There is a famous picture of Paul Tudor Jones relaxing in his office with his feet kicked up. A single sheet of loose-leaf paper is tacked on the wall behind him with the simple phrase written out in black marker: “Losers Average Losers”.
Trite meaningless talk? Not so fast.
Famed trader Jesse Livermore warned 100 years ago against averaging losses. For example, you buy a stock at 50, and two or three days later if you can buy it at 47, you average down by buying another hundred shares, making an average price of 48.5. Having bought at 50 and being concerned over a three-point loss on a hundred shares, what rhyme or reason is there in adding another hundred shares and having the double worry when the price hits 44? At that point, there would be a $600 loss on the first hundred shares and a $300 loss on the second shares. If you are able to apply such an unsound principle, you can keep on averaging down by buying 200 at 44, then 400 at 41, 800 at 38, 1600 at 35, 3200 at 32, 6400 at 29, and so on.

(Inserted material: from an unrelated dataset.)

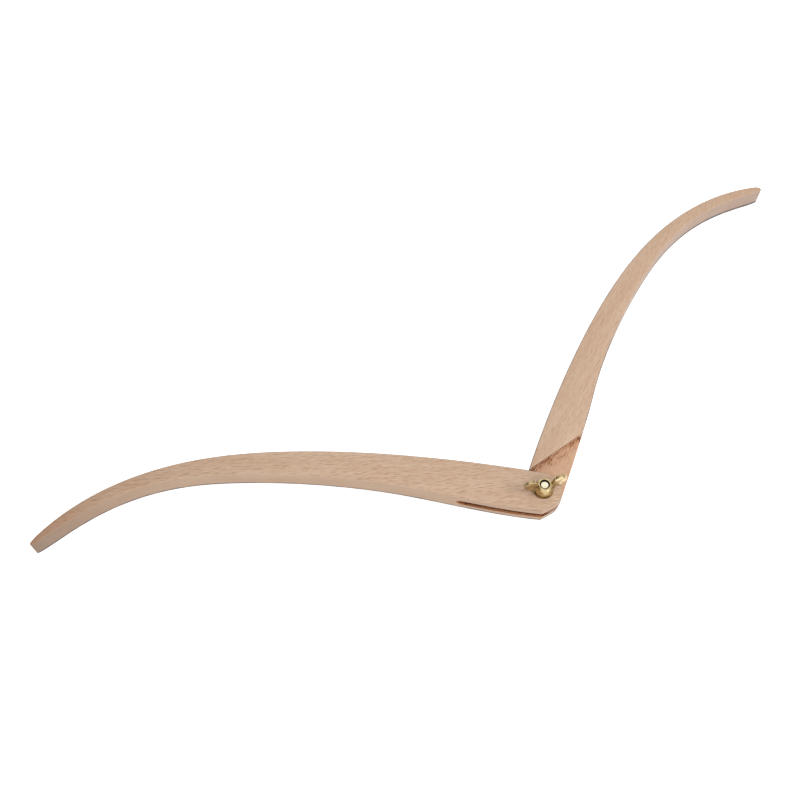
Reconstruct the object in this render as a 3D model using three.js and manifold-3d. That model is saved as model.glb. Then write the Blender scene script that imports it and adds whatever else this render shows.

Losses are a part of the game.
You want no losses? You want positive returns every month? It does not work that way, that is, not unless you were lucky enough to be invested in the Bernard Madoff Ponzi-scheme which has resulted in assorted criminal convictions and a few suicides. Losses are not your problem. Its how you react to them. Ignore losses with no plan, or try to double down on your losses to recoup, and those losses will come back like a Mack truck to run over your account.
Don’t frown, double down! Not smart strategy.
It’s escalator up, express elevator down.
You can’t win if you are not willing to lose. It’s like breathing in, but not breathing out.